Data published by the American Petroleum Institute (API) showed crude inventories rose by 4.58 million barrels for the week ended October 23, against analyst forecast of 1.1 million barrels decline.

By 5:50 a.m. ET, U.S. West Texas Intermediate (WTI) crude futures were at $37.96, down $1.61, or 4.07% a barrel. International Brent crude futures were down $1.33, or 3.2% to $40.28 a barrel.

Earnings parade

Today’s pre-session earnings lineup includes results from Boeing (NYSE: BA), General Electric (NYSE: GE), United Parcel Service (NYSE: UPS), and Blackstone Group (NYSE: BX).
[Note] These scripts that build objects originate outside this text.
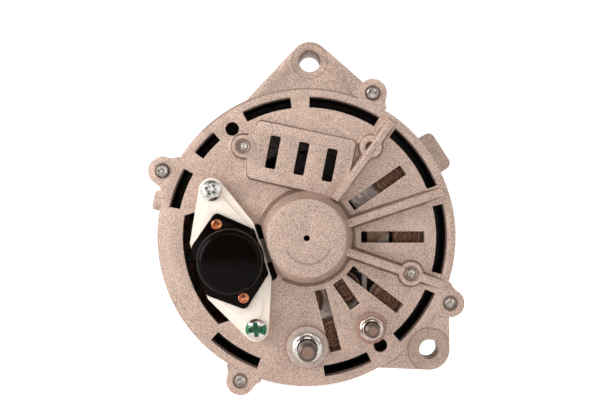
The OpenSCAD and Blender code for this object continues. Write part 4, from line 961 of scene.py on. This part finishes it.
class AlternatorSizes(bpy.types.PropertyGroup):
    cast_edge: FloatProperty(
        name="Cast edge", description="Rounding of the castings' edges, in millimetres", default=0.7, min=0.1, max=1.2)
    thread_pitch_m8: FloatProperty(
        name="Output thread pitch", description="Pitch of the M8 stud, in millimetres", default=1.25, min=0.5, max=2.0)
    thread_pitch_m6: FloatProperty(
        name="Field thread pitch", description="Pitch of the M6 stud, in millimetres", default=1.0, min=0.5, max=1.5)
    wire_radius: FloatProperty(
        name="Winding wire radius", description="Radius of one stator wire, in millimetres", default=0.62, min=0.3,
        max=0.9)
    wires_deep: IntProperty(
        name="Wires deep", description="Wires along the depth of one coil end", default=4, min=1, max=6)
    spring_turns: IntProperty(name="Spring turns", description="Turns of each brush spring", default=6, min=3, max=12)
    field_wires: IntProperty(
        name="Field wires", description="Wires side by side on the field coil", default=12, min=6, max=30)


class AlternatorFinishes(bpy.types.PropertyGroup):
    cast_colour: FloatVectorProperty(
        name="Cast aluminium", description="Colour of the cast housings", subtype="COLOR", size=3,
        default=(0.585, 0.43, 0.355), min=0.0, max=1.0)
    holder_colour: FloatVectorProperty(
        name="Brush holder", description="Colour of the brush holder", subtype="COLOR", size=3,
        default=(0.97, 0.87, 0.77), min=0.0, max=1.0)
    grain_scale: FloatProperty(
        name="Grain", description="Grains of sand per metre", default=4000.0, min=200.0, max=5000.0)
    key_power: FloatProperty(
        name="Key lamp", description="Power of the lamp at the left", subtype="POWER", unit="POWER", default=3.1,
        min=0.0, max=50.0)
    fill_power: FloatProperty(
        name="Fill lamp", description="Power of the lamp above the camera", subtype="POWER", unit="POWER",
        default=0.75, min=0.0, max=50.0)


# ---------------------------------------------------------------- stage

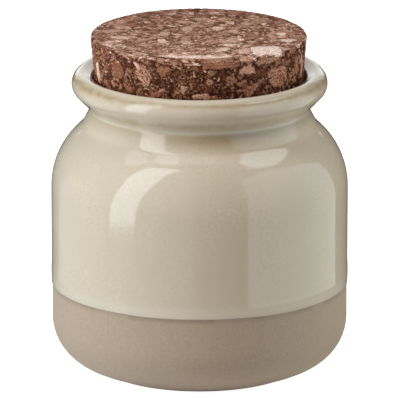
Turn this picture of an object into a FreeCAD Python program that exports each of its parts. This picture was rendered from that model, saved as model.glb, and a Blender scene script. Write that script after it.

Pinterest (NYSE: PINS), Amgen (NASDAQ: AMGN), Gilead (NASDAQ:GILD), Fastly (NYSE: FSLY), eBay (NASDAQ: EBAY), GrubHub (NYSE: GRUB), Spirit Airlines (NYSE: SAVE), and Visa (NYSE: V) will report after the closing bell.

Big tech CEOs to testify before Congress

Meanwhile, the CEOs of Twitter (NYSE: TWTR), Facebook (NASDAQ: FB), and Google-owner Alphabet (NASDAQ: GOOG) are set to make a rare appearance before the Senate today over Section 230 of the Communications Decency Act.

The law underpins internet regulation that exempts social media companies from legal liability for content generated by third parties post on their platforms.

According to the Senate judiciary committee, the hearing will examine “how best to preserve the internet as a forum for open discourse.”

Jack Dorsey, Mark Zuckerberg and Sundar Pichai are expected to tell lawmakers that the legislation is crucial to free expression online.

In prepared remarks, Dorsey says “eroding” the legislation would “collapse how we communicate on the Internet,” while Zuckerberg feels lawmakers need to “update” Section 230.